Keith Olbermann’s Crazy Friend Tom
I’ve heard about that Tom Cruise Scientology video. I think this is the real thing (there are a lot of spoofs and parodies on YouTube):
I’ve only watched the first few minutes of it. He is very intense about his faith, but if you’ve ever seen evangelical ministers on tv they get pretty en fuego, too.
I read a very interesting piece on Scientology in The New Yorker, Château Scientology
Inside the Church’s Celebrity Centre:
From the outset, the conversion of celebrities was important to Scientology. An internal newsletter produced by the Hubbard Communications Office, probably in the mid-fifties, asserts, “There are many to whom America and the world listens. On the backs of these are carried most of the enthusiasms on which the society runs.” It goes on, “It is obvious what would happen to America if we helped its leaders to help others. Project Celebrity is part of that program. It is obvious what would happen to Scientology if prime communicators benefitting from it would mention it now and then.”
Hmm. “Prime communicators.” That’s kind of like getting Bob Costas and Kobe Bryant to drop “passion bucket.”
This is also weird: To achieve salvation you have to pay up:
Celebrity Centre is used for Scientology courses and for “auditing,” a mainstay of the religion, in which a person undergoes a guided talk-therapy session, usually while holding a device known as an E-Meter, which is supposed to measure one’s spiritual state. … An initial twelve-and-a-half-hour auditing session costs between six and seven hundred dollars, Greg LaClaire, a vice-president of Celebrity Centre, says. (Aspiring Scientologists can mitigate the expense by choosing to be audited by a fellow initiate rather than by a staff member.) In the Holiday 2007 Dianetics and Scientology catalogue, a deluxe Planetary Dissemination Edition E-Meter—billed as a “tool for Golden Age of Tech certainty,” to assist in “faster progress up The Bridge”—was offered, in “Diamond Blue,” for five thousand five hundred dollars.

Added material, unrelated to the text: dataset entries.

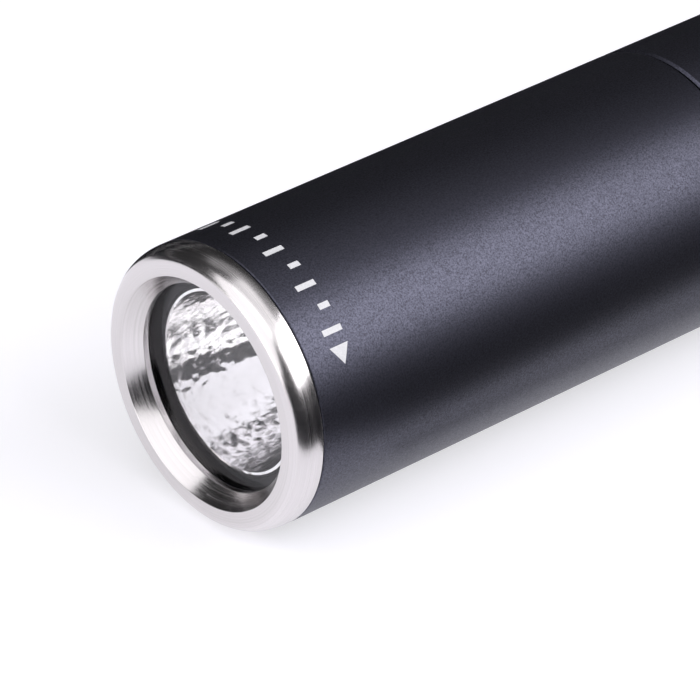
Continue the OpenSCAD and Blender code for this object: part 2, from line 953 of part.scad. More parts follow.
// One finger flute: a round bar with round ends, sunk to its depth
module flute() {
    bar_r = (pow(flute_w / 2, 2) + pow(flute_deep, 2)) / (2 * flute_deep);
    z0 = cap_z + flute_from + flute_w / 2;
    z1 = cap_z + flute_from + flute_len - flute_w / 2;
    translate([body_r - flute_deep + bar_r, 0, z0])
        cylinder(r = bar_r, h = z1 - z0);
    translate([body_r - flute_deep + bar_r, 0, z0])
        sphere(r = bar_r);
    translate([body_r - flute_deep + bar_r, 0, z1])
        sphere(r = bar_r);
}

module switch_ring() {
    color("peru")
        lay()
            spanner_ring(
                switch_ring_z, switch_board_z, switch_board_r, switch_board_r - switch_ring_w, -1
            );
}

module switch_board() {
    color("darkgreen")
        lay()
            tube_of(switch_board_z, board_rear, switch_board_r, 0);
}

module switch_housing() {
    color("black")
        lay()
            difference() {
                translate([0, 0, (board_rear + housing_rear) / 2])
                    cube([housing_side, housing_side, housing_h], center = true);
                tube_of(board_rear + housing_wall, housing_rear - housing_wall, housing_bore_d / 2, 0);
                tube_of(board_rear + housing_wall, housing_rear + over, plunger_d / 2 + slide_fit, 0);
            }
}

plunger_foot_z = housing_rear - housing_wall - seam_gap - plunger_foot_t;

module switch_spring() {
    color("gold")
        lay()
            coil(
                switch_curls, switch_spring_d / 2, switch_spring_d / 2,
                board_rear + housing_wall, plunger_foot_z, switch_wire
            );
}

module switch_plunger() {
    color("white")
        lay() {
            tube_of(plunger_foot_z, plunger_foot_z + plunger_foot_t, plunger_foot_d / 2, 0);
            tube_of(plunger_foot_z, button_flange_z, plunger_d / 2, 0);
        }
}

module button_seal() {
    color("crimson")
        lay()
            tube_of(seal_z, cap_wall_z, flange_r, button_hole_r);
}

module tail_button() {
    edge = [
        for (i = [0 : edge_steps])
        let (a = 90 * i / edge_steps)
        [
            button_r - button_edge_r + button_edge_r * cos(a),
            button_rear - button_edge_r + button_edge_r * sin(a)
        ]
    ];
    color("black")
        lay()
            rotate_extrude()
                polygon(concat(
                    [
                        [0, button_flange_z],
                        [flange_r, button_flange_z],
                        [flange_r, seal_z],
                        [button_r, seal_z]
                    ],
                    edge,
                    [[0, button_rear]]
                ));
}

echo(body_r = body_r, head_rear = head_rear, datum = datum, clip_turn = clip_turn);
echo(barrel_len = barrel_len, cap_rear = cap_rear, clip_bend_z = clip_bend_z, clip_out = clip_out);
echo(front_travel = front_travel, rear_travel = rear_travel, tube_shoulder = tube_shoulder);
echo(tube_z = tube_z, cap_z = cap_z, cap_edge_r = cap_edge_r, ridge_r = ridge_r, crown_r = crown_r);
echo(rim_bore_r = rim_bore_r, spring_foot_z = board_rear + housing_wall);
echo(front_spring_gap = coil_gap(
    contact_curls, front_spring_d / 2, front_spring_d / 2,
    driver_rear, driver_rear + front_spring_len, contact_wire
));
echo(tail_spring_gap = coil_gap(
    contact_curls, tail_spring_front_d / 2, tail_spring_rear_d / 2,
    cells_rear + contact_gap, tail_plate_z, contact_wire
));
echo(switch_spring_gap = coil_gap(
    switch_curls, switch_spring_d / 2, switch_spring_d / 2,
    board_rear + housing_wall, plunger_foot_z, switch_wire
));
echo(switch_spring_len = plunger_foot_z - board_rear - housing_wall);

bezel();
lens();
lens_gasket();
reflector();
centring_ring();
lamp_package();
lamp_dome();
lamp_board();
lamp_leads();
heat_sink();
driver_board();
driver_chips();
driver_ring();
head_shell();
index_marks();
front_spring();
front_contact();
battery_tube();
front_seal();
rear_seal();
front_cell();
rear_cell();
cell_terminals();
clip_ring();
clip_arm();
tail_spring();
tail_plate();
tail_cap();
switch_ring();
switch_board();
switch_housing();
switch_spring();
switch_plunger();
button_seal();
tail_button();
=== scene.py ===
"""Looks of a slim two-cell penlight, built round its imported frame.

All lengths are in millimetres unless a name or a comment says otherwise.
"""

import logging
import math
from collections.abc import Callable, Sequence
from dataclasses import dataclass, field
from enum import Enum

import bpy
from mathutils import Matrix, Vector


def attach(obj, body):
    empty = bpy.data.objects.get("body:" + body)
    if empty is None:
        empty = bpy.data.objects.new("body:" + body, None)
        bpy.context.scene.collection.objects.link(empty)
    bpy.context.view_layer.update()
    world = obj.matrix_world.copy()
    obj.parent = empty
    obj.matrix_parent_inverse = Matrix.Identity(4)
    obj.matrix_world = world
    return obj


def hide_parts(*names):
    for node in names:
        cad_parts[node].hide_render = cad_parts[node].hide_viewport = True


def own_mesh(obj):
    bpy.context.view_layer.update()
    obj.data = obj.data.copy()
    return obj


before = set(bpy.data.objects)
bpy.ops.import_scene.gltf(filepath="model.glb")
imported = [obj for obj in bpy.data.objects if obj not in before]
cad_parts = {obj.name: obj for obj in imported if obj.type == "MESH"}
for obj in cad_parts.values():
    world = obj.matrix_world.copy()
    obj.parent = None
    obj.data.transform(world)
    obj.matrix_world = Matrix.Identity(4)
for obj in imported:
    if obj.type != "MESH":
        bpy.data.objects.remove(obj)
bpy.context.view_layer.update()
LOG = logging.getLogger("penlight")
MM = 0.001
QUARTER = math.pi / 2
# Roundings of turned edges: inside a seat, a broken edge, and one that a finger feels
FINE, BROKEN, SOFT = 0.03, 0.05, 0.1
Socket = bpy.types.NodeSocket
Tree = bpy.types.NodeTree
Node = bpy.types.Node
Piece = bpy.types.Object
Point = tuple[float, float]
Corners = Sequence[Sequence[float]]


def linear(code: str) -> tuple[float, float, float, float]:
    """Turns an sRGB hex value to a linear colour.

    Args:
        code: A colour such as "#1b1c1f".

    Returns:
        Red, green, blue and alpha.
    """
    parts = [int(code[i : i + 2], 16) / 255 for i in (1, 3, 5)]
    red, green, blue = (c / 12.92 if c <= 0.04045 else ((c + 0.055) / 1.055) ** 2.4 for c in parts)
    return red, green, blue, 1.0


def feed(tree: Tree, node: Node, inputs: dict) -> None:
    """Sets a node's inputs.

    Args:
        tree: The node tree that holds the node.
        node: The node.
        inputs: For each input, by name or place, a value or a socket to link from.
    """
    for name, value in inputs.items():
        if isinstance(value, Socket):
            tree.links.new(value, node.inputs[name])
        else:
            node.inputs[name].default_value = value


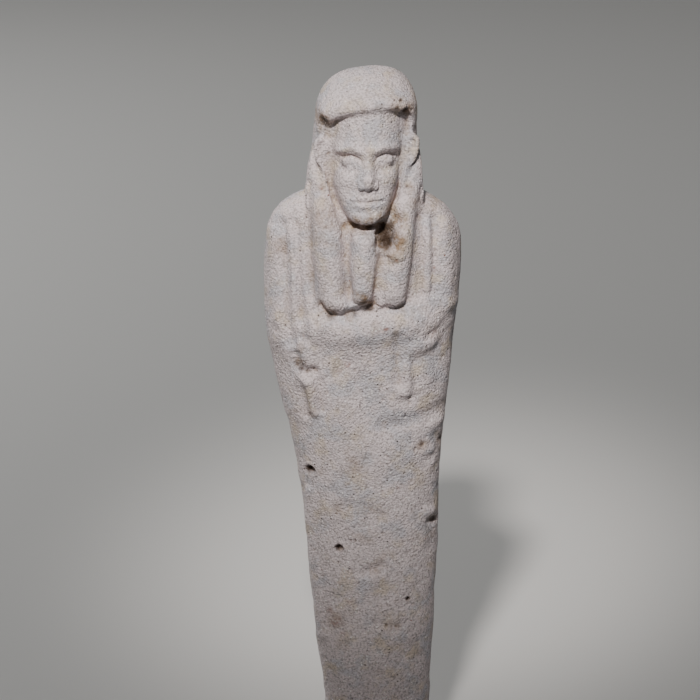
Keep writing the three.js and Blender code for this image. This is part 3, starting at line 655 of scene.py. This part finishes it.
def layerCover(tree, place, layer):  # how much of the layer shows at each place
    scale = 1 / (layer["apart"] * mm)
    steps = addNode(tree, "ShaderNodeVectorMath", {0: place, "Scale": scale}, operation="SCALE")
    if "dot" in layer:
        cells = addNode(tree, "ShaderNodeTexVoronoi", {"Vector": steps, "Scale": 1.0})
        reach = layer["dot"] / layer["apart"] / 2
        near = addNode(tree, "ShaderNodeMapRange", {
            "Value": cells.outputs["Distance"], "From Min": reach, "From Max": reach / 2,
            "To Max": layer["amount"],
        }, interpolation_type="SMOOTHSTEP")
        lot = addNode(tree, "ShaderNodeSeparateColor", {"Color": cells.outputs["Color"]})
        drawn = addNode(tree, "ShaderNodeMath", {0: lot, 1: layer["share"]}, operation="LESS_THAN")
        return addNode(tree, "ShaderNodeMath", {0: near, 1: drawn}, operation="MULTIPLY")
    hills = addNode(tree, "ShaderNodeTexNoise", {
        "Vector": steps, "Scale": 1.0, "Detail": 3.0, "Roughness": 0.55,
    })
    cover = addNode(tree, "ShaderNodeMapRange", {
        "Value": hills, "From Min": layer["levels"][0], "From Max": layer["levels"][1],
        "To Min": layer["amounts"][0], "To Max": layer["amounts"][1],
    }, interpolation_type="SMOOTHSTEP")
    if "mask" in layer:
        painted = addNode(tree, "ShaderNodeAttribute", attribute_name=layer["mask"])
        cover = addNode(tree, "ShaderNodeMath", {0: cover, 1: painted.outputs["Fac"]}, operation="MULTIPLY")
    return cover


def wornFaience(s):
    material = bpy.data.materials.new("worn faience paste")
    material.use_nodes = True
    tree = material.node_tree
    shader = tree.nodes["Principled BSDF"]
    shader.inputs["Roughness"].default_value = s["roughness"]
    shader.inputs["Specular IOR Level"].default_value = s["specular"]
    place = addNode(tree, "ShaderNodeTexCoord").outputs["Object"]

    height = 0.0
    for grain in s["grains"]:
        scale = 1 / (grain["apart"] * mm)
        steps = addNode(tree, "ShaderNodeVectorMath", {0: place, "Scale": scale}, operation="SCALE")
        hills = addNode(tree, grain["kind"], {"Vector": steps, "Scale": 1.0}).outputs[grain["value"]]
        height = addNode(tree, "ShaderNodeMath", {
            0: hills, 1: grain["weight"], 2: height,
        }, operation="MULTIPLY_ADD")

    ground = linearColour(s["body"])
    for layer in s["layers"]:
        cover = layerCover(tree, place, layer)
        ground = addNode(tree, "ShaderNodeMix", {
            "Factor": cover, "A": ground, "B": linearColour(layer["colour"]),
        }, data_type="RGBA", label=layer["what"])
        if "sunk" in layer:
            height = addNode(tree, "ShaderNodeMath", {
                0: cover, 1: -layer["sunk"], 2: height,
            }, operation="MULTIPLY_ADD")

    bump = addNode(tree, "ShaderNodeBump", {"Height": height, "Distance": s["grainHeight"] * mm})
    tree.links.new(bump.outputs[0], shader.inputs["Normal"])
    tree.links.new(openSocket(ground.outputs), shader.inputs["Base Color"])
    return material


skinPiece.data.materials.append(wornFaience(paste))
skinPiece.data.polygons.foreach_set("use_smooth", [True] * len(skinPiece.data.polygons))
print("paste mixed")

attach(skinPiece, "root")
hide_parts("ushabti_figurine")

Other religions use the practice of tithing or passing around the collection plate. But charging a fee to monitor someone’s progress on the road to salvation? How can anyone take that seriously?
I don’t know much about the church, but it strikes me as really odd that any faith would grant preference to celebrities. Whatever happened to “We are all equal before the Lord?” OK, well I guess that’s a Christian concept. I’m very skeptical of an institution that categorizes its worshippers based on fame and fortune.
It’s not too far off from politics. You can vote for some candidate over and over, but there’s no way you’re getting into the Lincoln bedroom unless you donate a ton of bucks.